Seeking out, drawn home
The Faroe Islanders have over time had to seek business relations and cultural ties with the surrounding world, but always with the knowledge that the journey would end back home. The small Faroese society has developed a tightness in families and relations that is still strong today. Although the Faroe Islands are rooted in the past where family guaranteed your survival, the Faroe Islanders still embrace globalization – conscious of tradition and history while doing so. This stable foundation provides the ones seeking out with the necessary backbone and courage to succeed, knowing that there is a family, a society and relations to come back home to.

 

Religion plays its part
Christianity plays a big part in the Faroese culture. From the Christening in year 1000, the Faroe Islands have had a strong sense of religion. In hard times and isolation religion was the obvious place to seek help. Until this day religion plays an important part of everyday life, culture, arts, music and legislation.
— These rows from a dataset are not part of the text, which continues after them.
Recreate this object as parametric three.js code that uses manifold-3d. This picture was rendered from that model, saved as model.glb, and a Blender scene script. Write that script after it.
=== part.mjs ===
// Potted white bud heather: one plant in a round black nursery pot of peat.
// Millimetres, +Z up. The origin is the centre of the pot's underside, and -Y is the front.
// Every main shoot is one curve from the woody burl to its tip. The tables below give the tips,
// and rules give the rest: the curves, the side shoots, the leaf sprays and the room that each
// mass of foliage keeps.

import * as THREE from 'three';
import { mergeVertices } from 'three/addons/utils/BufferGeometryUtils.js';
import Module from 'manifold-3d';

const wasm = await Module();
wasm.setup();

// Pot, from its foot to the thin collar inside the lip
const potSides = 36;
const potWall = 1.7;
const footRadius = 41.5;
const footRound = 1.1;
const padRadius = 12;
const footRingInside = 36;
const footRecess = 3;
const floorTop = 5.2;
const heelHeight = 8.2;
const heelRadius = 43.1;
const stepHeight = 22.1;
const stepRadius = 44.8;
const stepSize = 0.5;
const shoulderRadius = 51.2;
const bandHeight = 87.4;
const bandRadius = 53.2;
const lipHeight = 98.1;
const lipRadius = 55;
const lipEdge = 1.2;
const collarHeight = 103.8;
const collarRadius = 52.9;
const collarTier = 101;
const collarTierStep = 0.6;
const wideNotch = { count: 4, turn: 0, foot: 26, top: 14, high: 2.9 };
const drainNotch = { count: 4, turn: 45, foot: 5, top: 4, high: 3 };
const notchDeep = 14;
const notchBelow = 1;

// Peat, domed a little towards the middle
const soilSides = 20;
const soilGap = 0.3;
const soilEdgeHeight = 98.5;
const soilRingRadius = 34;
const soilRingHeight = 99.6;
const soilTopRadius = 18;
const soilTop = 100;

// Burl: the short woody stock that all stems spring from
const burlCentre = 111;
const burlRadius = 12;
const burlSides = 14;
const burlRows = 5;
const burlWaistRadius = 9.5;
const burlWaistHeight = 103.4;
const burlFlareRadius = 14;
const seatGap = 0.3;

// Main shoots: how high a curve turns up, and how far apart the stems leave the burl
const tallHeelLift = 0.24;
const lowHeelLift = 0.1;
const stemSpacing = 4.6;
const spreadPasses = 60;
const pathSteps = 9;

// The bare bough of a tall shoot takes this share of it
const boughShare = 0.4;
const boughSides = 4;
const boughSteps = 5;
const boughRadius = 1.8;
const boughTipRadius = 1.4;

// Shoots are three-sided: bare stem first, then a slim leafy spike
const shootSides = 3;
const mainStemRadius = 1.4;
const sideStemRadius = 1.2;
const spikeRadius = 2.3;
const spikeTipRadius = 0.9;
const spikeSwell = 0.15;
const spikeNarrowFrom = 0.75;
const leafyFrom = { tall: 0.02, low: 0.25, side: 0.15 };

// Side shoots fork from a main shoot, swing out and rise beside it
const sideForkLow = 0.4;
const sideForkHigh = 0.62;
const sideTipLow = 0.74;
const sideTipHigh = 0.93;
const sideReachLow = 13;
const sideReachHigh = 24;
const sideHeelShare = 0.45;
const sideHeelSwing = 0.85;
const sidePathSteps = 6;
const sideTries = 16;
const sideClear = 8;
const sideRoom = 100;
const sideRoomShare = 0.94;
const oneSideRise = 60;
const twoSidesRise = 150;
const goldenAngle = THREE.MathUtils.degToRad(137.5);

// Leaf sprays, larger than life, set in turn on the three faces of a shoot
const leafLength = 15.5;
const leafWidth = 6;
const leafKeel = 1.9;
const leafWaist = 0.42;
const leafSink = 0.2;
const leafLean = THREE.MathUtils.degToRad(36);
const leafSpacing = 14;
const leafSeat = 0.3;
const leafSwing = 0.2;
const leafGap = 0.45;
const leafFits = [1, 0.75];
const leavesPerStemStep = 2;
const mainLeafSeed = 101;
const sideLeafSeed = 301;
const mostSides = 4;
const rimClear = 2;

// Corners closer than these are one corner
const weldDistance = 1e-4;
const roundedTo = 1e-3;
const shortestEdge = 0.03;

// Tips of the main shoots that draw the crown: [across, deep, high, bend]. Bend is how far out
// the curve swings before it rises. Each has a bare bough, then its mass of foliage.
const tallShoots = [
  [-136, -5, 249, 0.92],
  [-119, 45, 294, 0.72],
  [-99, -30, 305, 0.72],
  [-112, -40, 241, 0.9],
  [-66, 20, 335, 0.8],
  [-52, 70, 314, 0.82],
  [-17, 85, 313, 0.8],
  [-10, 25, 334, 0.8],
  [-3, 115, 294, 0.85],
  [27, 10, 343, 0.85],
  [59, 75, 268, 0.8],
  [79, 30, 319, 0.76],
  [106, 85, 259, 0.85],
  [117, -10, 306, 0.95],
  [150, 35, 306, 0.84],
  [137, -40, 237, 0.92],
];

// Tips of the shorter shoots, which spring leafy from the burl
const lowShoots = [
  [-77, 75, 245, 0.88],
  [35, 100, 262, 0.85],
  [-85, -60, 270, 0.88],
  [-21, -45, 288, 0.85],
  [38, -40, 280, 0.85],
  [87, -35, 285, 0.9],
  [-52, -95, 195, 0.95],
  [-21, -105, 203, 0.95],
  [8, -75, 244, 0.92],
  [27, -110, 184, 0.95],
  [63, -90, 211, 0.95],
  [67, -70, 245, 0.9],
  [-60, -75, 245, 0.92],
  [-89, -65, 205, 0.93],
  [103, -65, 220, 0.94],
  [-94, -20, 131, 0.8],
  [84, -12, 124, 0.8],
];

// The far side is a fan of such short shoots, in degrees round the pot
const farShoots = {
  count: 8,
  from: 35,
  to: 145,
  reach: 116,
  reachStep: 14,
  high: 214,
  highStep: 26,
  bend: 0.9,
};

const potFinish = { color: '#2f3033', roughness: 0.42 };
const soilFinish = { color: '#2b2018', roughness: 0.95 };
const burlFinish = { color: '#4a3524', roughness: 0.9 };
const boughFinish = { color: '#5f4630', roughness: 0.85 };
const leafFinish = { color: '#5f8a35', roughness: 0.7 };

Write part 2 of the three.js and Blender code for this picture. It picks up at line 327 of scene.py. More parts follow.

However with the Faroe Islands being a democracy, society takes the right to freedom of religion seriously, this ensures an open debate in the discussion between the religion and the secular.

 

The arts have exploded
In older times the stories and the fables were being passed down by the fire from the elderly to the young generation. This tradition of story telling lives on today in songs, stories and pictures, interpreting the past and looking to the future. The Faroese artistic scene has recently exploded in new directions and in numbers. Though the link between Faroese culture and our artists’ tales is no longer as visible, it still represents the bone and marrow of our identity.